Problem to work on:
Both the line containing "materials = cad_parts[node].data.materials" and the line containing "the makers of" belong in the answer, along with every line between them; print exactly those.

-- start --

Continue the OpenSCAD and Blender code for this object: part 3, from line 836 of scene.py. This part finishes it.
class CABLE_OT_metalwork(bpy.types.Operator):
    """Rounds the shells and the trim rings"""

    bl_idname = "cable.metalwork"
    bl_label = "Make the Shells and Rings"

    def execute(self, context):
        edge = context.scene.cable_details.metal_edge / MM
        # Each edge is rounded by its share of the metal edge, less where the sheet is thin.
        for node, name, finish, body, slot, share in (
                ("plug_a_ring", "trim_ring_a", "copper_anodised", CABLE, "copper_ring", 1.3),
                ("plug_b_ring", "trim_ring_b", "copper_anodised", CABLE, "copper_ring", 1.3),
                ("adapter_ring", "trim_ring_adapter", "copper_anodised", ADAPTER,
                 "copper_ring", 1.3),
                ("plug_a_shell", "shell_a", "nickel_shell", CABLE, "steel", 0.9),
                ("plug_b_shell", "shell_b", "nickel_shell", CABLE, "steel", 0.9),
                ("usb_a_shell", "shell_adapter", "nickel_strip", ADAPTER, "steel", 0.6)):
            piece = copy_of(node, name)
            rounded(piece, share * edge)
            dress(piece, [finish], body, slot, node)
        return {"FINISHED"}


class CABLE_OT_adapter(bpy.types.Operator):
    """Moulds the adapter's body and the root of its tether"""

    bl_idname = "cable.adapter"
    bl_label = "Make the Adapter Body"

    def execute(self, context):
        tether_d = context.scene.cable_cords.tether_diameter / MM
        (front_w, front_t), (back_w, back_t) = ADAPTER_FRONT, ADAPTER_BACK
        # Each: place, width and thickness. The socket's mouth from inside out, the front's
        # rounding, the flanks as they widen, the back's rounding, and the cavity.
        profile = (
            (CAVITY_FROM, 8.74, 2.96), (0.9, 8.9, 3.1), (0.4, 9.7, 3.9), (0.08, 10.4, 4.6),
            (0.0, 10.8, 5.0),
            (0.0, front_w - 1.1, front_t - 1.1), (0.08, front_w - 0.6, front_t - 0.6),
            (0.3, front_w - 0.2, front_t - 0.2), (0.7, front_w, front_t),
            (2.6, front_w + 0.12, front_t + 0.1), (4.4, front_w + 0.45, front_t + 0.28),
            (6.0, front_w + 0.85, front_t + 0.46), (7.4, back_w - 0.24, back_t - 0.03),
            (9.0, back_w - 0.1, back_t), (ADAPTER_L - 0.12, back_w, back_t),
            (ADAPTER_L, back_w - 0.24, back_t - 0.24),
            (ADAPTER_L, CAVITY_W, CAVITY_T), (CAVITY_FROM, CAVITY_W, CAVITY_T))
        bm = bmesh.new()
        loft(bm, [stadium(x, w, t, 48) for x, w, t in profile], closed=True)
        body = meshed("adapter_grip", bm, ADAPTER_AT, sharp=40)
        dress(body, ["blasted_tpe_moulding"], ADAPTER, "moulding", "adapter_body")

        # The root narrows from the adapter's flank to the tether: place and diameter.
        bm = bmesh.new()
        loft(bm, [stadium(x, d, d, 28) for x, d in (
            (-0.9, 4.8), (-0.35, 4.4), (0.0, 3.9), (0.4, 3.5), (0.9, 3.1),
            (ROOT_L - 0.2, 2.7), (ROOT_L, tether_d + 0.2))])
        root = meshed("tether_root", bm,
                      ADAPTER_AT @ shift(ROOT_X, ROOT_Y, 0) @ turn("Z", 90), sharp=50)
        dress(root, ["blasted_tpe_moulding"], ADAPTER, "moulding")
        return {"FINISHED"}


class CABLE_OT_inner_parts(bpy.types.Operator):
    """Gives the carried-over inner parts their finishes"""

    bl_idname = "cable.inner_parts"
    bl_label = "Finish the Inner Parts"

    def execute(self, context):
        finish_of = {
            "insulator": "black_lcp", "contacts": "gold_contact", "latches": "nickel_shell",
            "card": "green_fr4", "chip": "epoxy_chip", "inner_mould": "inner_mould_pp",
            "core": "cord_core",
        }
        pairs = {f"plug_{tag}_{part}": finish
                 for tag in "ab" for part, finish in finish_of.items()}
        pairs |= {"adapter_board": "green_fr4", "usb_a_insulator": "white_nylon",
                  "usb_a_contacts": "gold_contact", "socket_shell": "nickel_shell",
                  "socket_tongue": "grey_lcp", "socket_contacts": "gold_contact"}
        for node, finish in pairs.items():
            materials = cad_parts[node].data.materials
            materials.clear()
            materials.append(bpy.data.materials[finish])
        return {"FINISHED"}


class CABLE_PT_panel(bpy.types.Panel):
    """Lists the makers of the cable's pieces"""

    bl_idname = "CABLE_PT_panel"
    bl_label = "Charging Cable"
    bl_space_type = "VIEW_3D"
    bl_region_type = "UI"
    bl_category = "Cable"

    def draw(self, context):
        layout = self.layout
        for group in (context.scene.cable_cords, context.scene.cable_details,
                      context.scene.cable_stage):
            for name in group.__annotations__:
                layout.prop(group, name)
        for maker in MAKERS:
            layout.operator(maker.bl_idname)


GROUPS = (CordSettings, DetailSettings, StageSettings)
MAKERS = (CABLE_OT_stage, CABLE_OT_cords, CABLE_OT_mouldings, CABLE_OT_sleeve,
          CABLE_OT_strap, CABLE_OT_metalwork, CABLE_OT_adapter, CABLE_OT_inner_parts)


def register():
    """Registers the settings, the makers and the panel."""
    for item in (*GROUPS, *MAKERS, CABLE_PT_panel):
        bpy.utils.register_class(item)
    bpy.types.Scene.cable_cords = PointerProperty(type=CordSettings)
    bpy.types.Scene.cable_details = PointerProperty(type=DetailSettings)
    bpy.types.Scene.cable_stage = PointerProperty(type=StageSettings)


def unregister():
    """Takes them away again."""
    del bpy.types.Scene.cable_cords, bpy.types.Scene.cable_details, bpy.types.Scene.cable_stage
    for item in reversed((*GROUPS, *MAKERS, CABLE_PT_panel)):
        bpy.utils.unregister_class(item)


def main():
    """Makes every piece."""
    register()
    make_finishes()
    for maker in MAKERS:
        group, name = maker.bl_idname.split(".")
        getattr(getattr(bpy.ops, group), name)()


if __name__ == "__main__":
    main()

-- end --

Worked answer:
            materials = cad_parts[node].data.materials
            materials.clear()
            materials.append(bpy.data.materials[finish])
        return {"FINISHED"}


class CABLE_PT_panel(bpy.types.Panel):
    """Lists the makers of the cable's pieces"""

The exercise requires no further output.